What to work on> Go through the material and pull out every line with the string "materials" in it.

Start of Given material

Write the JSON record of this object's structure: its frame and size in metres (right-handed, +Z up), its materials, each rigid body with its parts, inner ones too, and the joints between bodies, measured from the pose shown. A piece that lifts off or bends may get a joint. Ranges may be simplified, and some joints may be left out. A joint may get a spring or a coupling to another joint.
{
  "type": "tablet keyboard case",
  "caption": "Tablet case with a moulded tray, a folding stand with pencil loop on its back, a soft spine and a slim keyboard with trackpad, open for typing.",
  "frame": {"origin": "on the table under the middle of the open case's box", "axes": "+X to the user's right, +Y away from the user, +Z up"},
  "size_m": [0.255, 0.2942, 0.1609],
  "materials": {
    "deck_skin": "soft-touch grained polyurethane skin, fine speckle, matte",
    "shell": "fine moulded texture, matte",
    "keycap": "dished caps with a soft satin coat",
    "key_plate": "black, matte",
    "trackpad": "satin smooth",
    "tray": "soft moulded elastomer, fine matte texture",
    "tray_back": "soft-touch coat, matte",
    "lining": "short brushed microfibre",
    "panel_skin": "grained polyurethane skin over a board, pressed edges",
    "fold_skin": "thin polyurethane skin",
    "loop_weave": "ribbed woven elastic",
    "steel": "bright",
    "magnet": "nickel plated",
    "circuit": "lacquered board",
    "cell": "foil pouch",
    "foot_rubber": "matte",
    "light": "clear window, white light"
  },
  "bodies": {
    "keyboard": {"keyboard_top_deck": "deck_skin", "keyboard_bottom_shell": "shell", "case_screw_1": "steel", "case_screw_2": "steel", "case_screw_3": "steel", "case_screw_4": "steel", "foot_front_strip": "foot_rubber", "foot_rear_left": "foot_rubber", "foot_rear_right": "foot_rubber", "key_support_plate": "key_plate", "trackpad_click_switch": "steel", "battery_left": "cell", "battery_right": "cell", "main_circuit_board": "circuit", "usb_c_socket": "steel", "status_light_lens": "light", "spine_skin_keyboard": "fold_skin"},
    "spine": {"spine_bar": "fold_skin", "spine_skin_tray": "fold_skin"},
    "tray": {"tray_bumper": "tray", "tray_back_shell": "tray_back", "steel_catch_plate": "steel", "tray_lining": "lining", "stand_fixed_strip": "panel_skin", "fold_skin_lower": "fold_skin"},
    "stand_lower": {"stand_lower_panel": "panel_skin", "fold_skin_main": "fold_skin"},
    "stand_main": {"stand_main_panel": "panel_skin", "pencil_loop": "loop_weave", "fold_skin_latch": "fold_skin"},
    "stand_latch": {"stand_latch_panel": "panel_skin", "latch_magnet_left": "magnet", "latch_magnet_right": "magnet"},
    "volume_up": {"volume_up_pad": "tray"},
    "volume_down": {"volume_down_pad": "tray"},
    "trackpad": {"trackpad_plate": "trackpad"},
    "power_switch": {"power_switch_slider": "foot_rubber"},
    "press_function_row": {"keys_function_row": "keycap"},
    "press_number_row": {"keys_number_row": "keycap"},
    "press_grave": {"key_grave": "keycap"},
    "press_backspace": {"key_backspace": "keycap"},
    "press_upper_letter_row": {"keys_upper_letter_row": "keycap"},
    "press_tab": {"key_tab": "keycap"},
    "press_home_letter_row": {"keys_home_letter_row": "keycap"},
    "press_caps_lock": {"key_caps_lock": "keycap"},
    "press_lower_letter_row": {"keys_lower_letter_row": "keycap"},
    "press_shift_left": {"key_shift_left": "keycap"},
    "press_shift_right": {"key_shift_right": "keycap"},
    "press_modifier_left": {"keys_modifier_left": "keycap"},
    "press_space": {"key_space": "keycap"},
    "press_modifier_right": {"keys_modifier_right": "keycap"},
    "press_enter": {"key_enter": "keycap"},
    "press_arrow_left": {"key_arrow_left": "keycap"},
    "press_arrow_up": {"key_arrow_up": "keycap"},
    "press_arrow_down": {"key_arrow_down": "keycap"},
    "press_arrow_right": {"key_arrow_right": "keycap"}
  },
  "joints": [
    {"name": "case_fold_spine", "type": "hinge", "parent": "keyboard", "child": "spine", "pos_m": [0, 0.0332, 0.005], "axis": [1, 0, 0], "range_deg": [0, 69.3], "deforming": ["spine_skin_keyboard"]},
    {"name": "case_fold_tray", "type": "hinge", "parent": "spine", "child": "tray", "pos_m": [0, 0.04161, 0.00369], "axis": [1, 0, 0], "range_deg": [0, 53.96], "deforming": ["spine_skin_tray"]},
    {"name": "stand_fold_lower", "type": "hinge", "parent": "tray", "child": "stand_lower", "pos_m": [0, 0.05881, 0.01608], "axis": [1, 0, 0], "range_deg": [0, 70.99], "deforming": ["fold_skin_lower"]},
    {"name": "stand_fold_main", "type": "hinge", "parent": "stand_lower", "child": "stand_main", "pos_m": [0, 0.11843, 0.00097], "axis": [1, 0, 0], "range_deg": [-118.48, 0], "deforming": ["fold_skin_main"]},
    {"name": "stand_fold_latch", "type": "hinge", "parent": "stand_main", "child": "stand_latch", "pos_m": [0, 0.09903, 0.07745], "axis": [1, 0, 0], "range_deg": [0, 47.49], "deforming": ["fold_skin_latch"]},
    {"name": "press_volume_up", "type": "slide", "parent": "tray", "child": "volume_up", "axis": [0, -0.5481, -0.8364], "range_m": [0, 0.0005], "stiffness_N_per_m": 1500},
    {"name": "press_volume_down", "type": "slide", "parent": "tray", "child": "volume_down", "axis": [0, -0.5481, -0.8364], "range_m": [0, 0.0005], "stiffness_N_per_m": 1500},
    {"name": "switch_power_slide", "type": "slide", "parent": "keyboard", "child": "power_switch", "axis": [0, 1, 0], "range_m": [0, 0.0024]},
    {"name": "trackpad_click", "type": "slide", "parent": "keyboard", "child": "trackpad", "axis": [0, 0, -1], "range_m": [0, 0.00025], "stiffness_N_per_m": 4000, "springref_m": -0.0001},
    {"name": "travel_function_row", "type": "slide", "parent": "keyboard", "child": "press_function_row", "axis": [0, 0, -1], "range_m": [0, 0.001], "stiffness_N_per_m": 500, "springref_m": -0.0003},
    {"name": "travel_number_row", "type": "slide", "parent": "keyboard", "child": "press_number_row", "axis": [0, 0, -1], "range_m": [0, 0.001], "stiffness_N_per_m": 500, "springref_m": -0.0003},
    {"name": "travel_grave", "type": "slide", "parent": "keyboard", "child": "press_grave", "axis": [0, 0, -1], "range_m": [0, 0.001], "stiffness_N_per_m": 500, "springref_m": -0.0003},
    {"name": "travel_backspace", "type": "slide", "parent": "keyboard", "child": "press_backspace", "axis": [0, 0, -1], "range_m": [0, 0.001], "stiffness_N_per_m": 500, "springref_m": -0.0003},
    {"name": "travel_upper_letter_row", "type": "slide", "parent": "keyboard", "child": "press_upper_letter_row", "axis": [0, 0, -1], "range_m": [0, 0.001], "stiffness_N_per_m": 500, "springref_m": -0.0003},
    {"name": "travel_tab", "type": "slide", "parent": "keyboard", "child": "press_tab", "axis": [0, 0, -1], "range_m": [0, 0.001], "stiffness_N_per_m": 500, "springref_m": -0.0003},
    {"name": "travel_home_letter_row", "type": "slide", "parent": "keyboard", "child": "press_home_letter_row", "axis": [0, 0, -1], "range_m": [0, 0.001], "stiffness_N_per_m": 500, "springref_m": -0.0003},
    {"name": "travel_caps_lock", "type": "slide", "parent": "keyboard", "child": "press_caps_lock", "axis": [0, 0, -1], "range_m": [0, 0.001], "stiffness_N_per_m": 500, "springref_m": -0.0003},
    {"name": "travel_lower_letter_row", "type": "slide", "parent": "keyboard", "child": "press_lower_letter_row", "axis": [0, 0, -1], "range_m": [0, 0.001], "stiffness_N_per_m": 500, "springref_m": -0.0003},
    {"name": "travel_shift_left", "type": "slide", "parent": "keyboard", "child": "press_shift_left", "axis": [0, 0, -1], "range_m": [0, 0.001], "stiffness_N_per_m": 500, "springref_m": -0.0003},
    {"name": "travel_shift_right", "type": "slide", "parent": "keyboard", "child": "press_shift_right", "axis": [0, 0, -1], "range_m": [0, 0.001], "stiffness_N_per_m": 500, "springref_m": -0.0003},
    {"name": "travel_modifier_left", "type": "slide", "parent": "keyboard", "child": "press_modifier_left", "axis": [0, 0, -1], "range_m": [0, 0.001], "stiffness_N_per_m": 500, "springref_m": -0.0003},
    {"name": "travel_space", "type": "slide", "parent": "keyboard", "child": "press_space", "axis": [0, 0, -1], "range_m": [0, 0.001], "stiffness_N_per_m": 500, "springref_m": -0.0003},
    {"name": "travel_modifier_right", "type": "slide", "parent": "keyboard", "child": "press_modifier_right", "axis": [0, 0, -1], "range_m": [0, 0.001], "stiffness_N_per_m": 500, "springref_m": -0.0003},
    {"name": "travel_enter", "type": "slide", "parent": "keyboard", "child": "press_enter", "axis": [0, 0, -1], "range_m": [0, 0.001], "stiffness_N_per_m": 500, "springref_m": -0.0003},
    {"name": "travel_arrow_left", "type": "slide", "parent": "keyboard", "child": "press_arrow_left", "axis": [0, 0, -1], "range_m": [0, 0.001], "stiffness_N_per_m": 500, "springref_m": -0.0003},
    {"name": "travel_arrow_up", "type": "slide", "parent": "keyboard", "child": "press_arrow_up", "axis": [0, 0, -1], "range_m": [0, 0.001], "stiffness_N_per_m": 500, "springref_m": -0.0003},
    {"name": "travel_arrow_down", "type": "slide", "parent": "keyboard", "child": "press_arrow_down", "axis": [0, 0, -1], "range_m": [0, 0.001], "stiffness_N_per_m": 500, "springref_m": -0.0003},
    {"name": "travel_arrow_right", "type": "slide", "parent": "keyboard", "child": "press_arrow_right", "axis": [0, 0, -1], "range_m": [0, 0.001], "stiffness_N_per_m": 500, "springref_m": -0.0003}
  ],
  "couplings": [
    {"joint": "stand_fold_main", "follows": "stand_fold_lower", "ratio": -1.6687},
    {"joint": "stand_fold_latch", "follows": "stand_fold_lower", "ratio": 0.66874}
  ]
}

End of Given material

Exercise response>
Write the JSON record of this object's structure: its frame and size in metres (right-handed, +Z up), its materials, each rigid body with its parts, inner ones too, and the joints between bodies, measured from the pose shown. A piece that lifts off or bends may get a joint. Ranges may be simplified, and some joints may be left out. A joint may get a spring or a coupling to another joint.
  "materials": {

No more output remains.